Du côté des responsables logistiques, chacun a imaginé de nouvelles solutions, pour booster les capacités logistiques ce jour là, précisément : « Il a fallu faire le plein de chariots élévateurs, de transpalettes, de matériel de préparation et de façonnage, mais aussi de filmeuses et d’imprimantes pour les étiquettes ! Nous voulions être sûrs de pouvoir aller chercher les produits en rayons le plus vite possible et préparer les commandes avec mise sous plis ou en carton aussi vite qu’elles nous parvenaient. C’est la première fois qu’on fait ça, on a été louer des machines pour renforcer la flotte et être sûrs de pouvoir tenir la cadence ! », raconte le responsable d’un immense entrepôt spécialisé dans la vente de chaussures en ligne, en Picardie.

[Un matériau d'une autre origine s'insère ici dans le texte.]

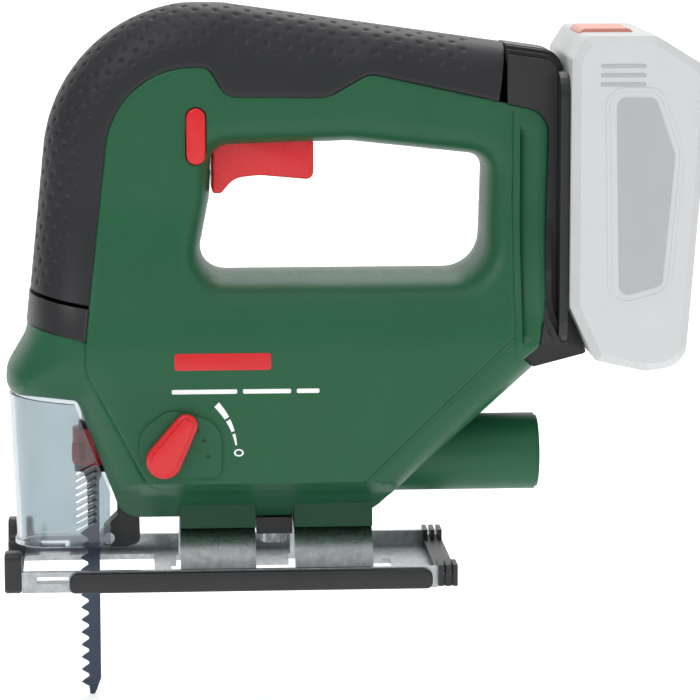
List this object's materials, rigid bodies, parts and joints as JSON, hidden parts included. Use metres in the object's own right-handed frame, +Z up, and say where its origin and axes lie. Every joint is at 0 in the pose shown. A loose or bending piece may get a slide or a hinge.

Et il ne regrette pas : « on a vendu pour 173 000 euros…. En une heure, dès l’ouverture ! ». Dans un hypermarché de Creil, dans l’Oise, on a ouvert dix nouvelles caisses pour l’occasion.

 

Au bout de la supply chain, les transporteurs, eux aussi sur les dents pendant quatre jours, pour livrer les achats réalisés sur internet par des millions de Français en quelques heures. « Je n’ai jamais vu ça, je ne m’en sors pas », confie Hoang, livreur pour chronopost. « On est sous l’eau, et pourtant on savait que ce serait dur, qu’il y aurait un coup de feu énorme, mais je n’imaginais pas à ce point là. J’ai vécu des Black Friday aux Etats-Unis, je peux vous dire que c’est pareil. Et pourtant, en France, contrairement à là bas, on n’a pas le droit de vendre à perte. Je pensais que ça atténuerait le succès de l’opération, et bien pas du tout ! Des milliers et des milliers de cartons à livrer, et les gens sont pressés de recevoir leurs achats. Pas de doute : les Français sont définitivement convertis au Black Friday ».